▼▼▼
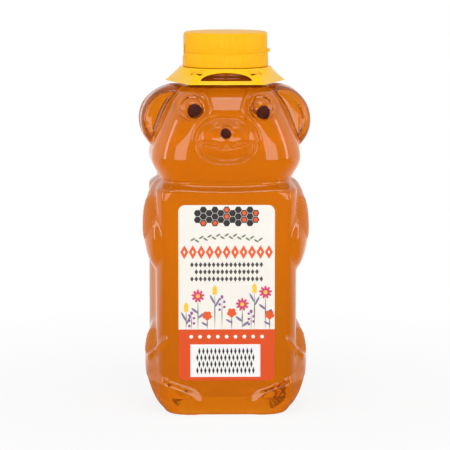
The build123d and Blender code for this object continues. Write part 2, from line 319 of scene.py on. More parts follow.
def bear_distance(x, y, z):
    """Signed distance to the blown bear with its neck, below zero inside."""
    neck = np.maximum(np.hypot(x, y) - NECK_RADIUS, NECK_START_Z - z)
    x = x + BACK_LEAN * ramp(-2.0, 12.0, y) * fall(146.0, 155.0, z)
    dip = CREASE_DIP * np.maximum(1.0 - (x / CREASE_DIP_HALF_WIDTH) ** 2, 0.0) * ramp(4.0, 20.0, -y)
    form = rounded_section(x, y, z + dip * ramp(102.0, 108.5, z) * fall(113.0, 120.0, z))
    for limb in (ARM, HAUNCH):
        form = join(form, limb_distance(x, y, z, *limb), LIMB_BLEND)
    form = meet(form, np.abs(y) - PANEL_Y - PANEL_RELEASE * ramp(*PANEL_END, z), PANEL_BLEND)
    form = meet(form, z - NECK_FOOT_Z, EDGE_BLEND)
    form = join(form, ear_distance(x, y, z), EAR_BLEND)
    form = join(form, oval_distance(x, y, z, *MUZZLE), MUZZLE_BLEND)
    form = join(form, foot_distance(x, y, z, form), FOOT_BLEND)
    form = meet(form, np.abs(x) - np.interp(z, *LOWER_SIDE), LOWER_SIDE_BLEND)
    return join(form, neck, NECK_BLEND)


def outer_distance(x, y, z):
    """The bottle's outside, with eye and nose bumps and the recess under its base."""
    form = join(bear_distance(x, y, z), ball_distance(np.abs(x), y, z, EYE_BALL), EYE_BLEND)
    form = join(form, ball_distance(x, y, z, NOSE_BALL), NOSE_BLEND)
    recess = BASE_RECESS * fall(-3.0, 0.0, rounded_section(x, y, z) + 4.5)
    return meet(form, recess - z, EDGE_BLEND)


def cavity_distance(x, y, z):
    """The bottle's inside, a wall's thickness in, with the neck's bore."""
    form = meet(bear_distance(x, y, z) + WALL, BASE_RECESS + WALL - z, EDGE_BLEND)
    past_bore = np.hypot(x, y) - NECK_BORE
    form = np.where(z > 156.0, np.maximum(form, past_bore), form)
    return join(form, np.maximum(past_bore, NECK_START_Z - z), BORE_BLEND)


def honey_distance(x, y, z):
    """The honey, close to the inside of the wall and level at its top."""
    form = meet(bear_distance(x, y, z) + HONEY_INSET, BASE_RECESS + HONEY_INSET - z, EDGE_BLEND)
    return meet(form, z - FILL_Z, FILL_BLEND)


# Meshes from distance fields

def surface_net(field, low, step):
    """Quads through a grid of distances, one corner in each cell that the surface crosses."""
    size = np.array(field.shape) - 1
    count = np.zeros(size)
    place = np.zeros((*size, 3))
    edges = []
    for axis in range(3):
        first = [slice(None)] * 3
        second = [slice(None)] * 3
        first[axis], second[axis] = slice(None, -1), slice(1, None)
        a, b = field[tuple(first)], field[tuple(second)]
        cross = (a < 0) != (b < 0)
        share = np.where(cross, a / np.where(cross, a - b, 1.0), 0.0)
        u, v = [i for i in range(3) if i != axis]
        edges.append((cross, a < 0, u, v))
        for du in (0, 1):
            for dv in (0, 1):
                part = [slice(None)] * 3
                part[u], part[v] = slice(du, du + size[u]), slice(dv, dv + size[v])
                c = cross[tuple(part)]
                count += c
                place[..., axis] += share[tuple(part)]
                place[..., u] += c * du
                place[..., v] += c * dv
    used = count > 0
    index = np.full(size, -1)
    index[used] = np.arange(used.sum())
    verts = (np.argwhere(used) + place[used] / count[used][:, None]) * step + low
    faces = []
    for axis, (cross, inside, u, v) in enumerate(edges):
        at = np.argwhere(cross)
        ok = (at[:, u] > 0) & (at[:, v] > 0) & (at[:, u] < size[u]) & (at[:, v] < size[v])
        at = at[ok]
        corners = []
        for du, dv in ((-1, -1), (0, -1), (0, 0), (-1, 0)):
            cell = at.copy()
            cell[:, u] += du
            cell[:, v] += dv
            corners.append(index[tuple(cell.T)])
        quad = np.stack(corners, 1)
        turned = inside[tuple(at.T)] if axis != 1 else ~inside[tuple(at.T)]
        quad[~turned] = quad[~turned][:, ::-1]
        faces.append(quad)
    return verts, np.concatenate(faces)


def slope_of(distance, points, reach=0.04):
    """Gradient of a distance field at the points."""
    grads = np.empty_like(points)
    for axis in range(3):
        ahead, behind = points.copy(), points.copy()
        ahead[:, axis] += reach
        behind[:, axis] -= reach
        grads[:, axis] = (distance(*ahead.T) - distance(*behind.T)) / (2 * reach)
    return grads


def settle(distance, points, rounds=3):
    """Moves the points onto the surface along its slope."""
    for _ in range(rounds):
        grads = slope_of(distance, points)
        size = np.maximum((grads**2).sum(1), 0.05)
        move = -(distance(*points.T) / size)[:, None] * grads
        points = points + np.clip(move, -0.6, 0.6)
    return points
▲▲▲
• [The task]: Copy out the full listing exactly.

• [Result for this exercise]:
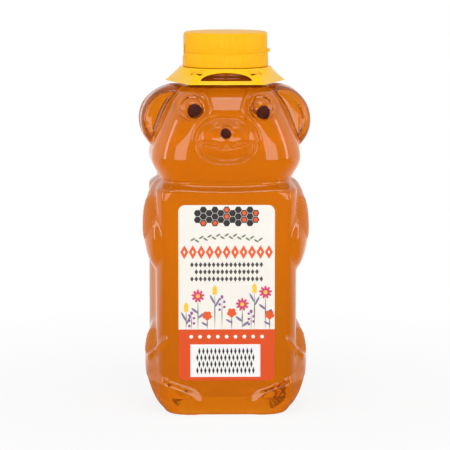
The build123d and Blender code for this object continues. Write part 2, from line 319 of scene.py on. More parts follow.
def bear_distance(x, y, z):
    """Signed distance to the blown bear with its neck, below zero inside."""
    neck = np.maximum(np.hypot(x, y) - NECK_RADIUS, NECK_START_Z - z)
    x = x + BACK_LEAN * ramp(-2.0, 12.0, y) * fall(146.0, 155.0, z)
    dip = CREASE_DIP * np.maximum(1.0 - (x / CREASE_DIP_HALF_WIDTH) ** 2, 0.0) * ramp(4.0, 20.0, -y)
    form = rounded_section(x, y, z + dip * ramp(102.0, 108.5, z) * fall(113.0, 120.0, z))
    for limb in (ARM, HAUNCH):
        form = join(form, limb_distance(x, y, z, *limb), LIMB_BLEND)
    form = meet(form, np.abs(y) - PANEL_Y - PANEL_RELEASE * ramp(*PANEL_END, z), PANEL_BLEND)
    form = meet(form, z - NECK_FOOT_Z, EDGE_BLEND)
    form = join(form, ear_distance(x, y, z), EAR_BLEND)
    form = join(form, oval_distance(x, y, z, *MUZZLE), MUZZLE_BLEND)
    form = join(form, foot_distance(x, y, z, form), FOOT_BLEND)
    form = meet(form, np.abs(x) - np.interp(z, *LOWER_SIDE), LOWER_SIDE_BLEND)
    return join(form, neck, NECK_BLEND)


def outer_distance(x, y, z):
    """The bottle's outside, with eye and nose bumps and the recess under its base."""
    form = join(bear_distance(x, y, z), ball_distance(np.abs(x), y, z, EYE_BALL), EYE_BLEND)
    form = join(form, ball_distance(x, y, z, NOSE_BALL), NOSE_BLEND)
    recess = BASE_RECESS * fall(-3.0, 0.0, rounded_section(x, y, z) + 4.5)
    return meet(form, recess - z, EDGE_BLEND)


def cavity_distance(x, y, z):
    """The bottle's inside, a wall's thickness in, with the neck's bore."""
    form = meet(bear_distance(x, y, z) + WALL, BASE_RECESS + WALL - z, EDGE_BLEND)
    past_bore = np.hypot(x, y) - NECK_BORE
    form = np.where(z > 156.0, np.maximum(form, past_bore), form)
    return join(form, np.maximum(past_bore, NECK_START_Z - z), BORE_BLEND)


def honey_distance(x, y, z):
    """The honey, close to the inside of the wall and level at its top."""
    form = meet(bear_distance(x, y, z) + HONEY_INSET, BASE_RECESS + HONEY_INSET - z, EDGE_BLEND)
    return meet(form, z - FILL_Z, FILL_BLEND)


# Meshes from distance fields

def surface_net(field, low, step):
    """Quads through a grid of distances, one corner in each cell that the surface crosses."""
    size = np.array(field.shape) - 1
    count = np.zeros(size)
    place = np.zeros((*size, 3))
    edges = []
    for axis in range(3):
        first = [slice(None)] * 3
        second = [slice(None)] * 3
        first[axis], second[axis] = slice(None, -1), slice(1, None)
        a, b = field[tuple(first)], field[tuple(second)]
        cross = (a < 0) != (b < 0)
        share = np.where(cross, a / np.where(cross, a - b, 1.0), 0.0)
        u, v = [i for i in range(3) if i != axis]
        edges.append((cross, a < 0, u, v))
        for du in (0, 1):
            for dv in (0, 1):
                part = [slice(None)] * 3
                part[u], part[v] = slice(du, du + size[u]), slice(dv, dv + size[v])
                c = cross[tuple(part)]
                count += c
                place[..., axis] += share[tuple(part)]
                place[..., u] += c * du
                place[..., v] += c * dv
    used = count > 0
    index = np.full(size, -1)
    index[used] = np.arange(used.sum())
    verts = (np.argwhere(used) + place[used] / count[used][:, None]) * step + low
    faces = []
    for axis, (cross, inside, u, v) in enumerate(edges):
        at = np.argwhere(cross)
        ok = (at[:, u] > 0) & (at[:, v] > 0) & (at[:, u] < size[u]) & (at[:, v] < size[v])
        at = at[ok]
        corners = []
        for du, dv in ((-1, -1), (0, -1), (0, 0), (-1, 0)):
            cell = at.copy()
            cell[:, u] += du
            cell[:, v] += dv
            corners.append(index[tuple(cell.T)])
        quad = np.stack(corners, 1)
        turned = inside[tuple(at.T)] if axis != 1 else ~inside[tuple(at.T)]
        quad[~turned] = quad[~turned][:, ::-1]
        faces.append(quad)
    return verts, np.concatenate(faces)


def slope_of(distance, points, reach=0.04):
    """Gradient of a distance field at the points."""
    grads = np.empty_like(points)
    for axis in range(3):
        ahead, behind = points.copy(), points.copy()
        ahead[:, axis] += reach
        behind[:, axis] -= reach
        grads[:, axis] = (distance(*ahead.T) - distance(*behind.T)) / (2 * reach)
    return grads


def settle(distance, points, rounds=3):
    """Moves the points onto the surface along its slope."""
    for _ in range(rounds):
        grads = slope_of(distance, points)
        size = np.maximum((grads**2).sum(1), 0.05)
        move = -(distance(*points.T) / size)[:, None] * grads
        points = points + np.clip(move, -0.6, 0.6)
    return points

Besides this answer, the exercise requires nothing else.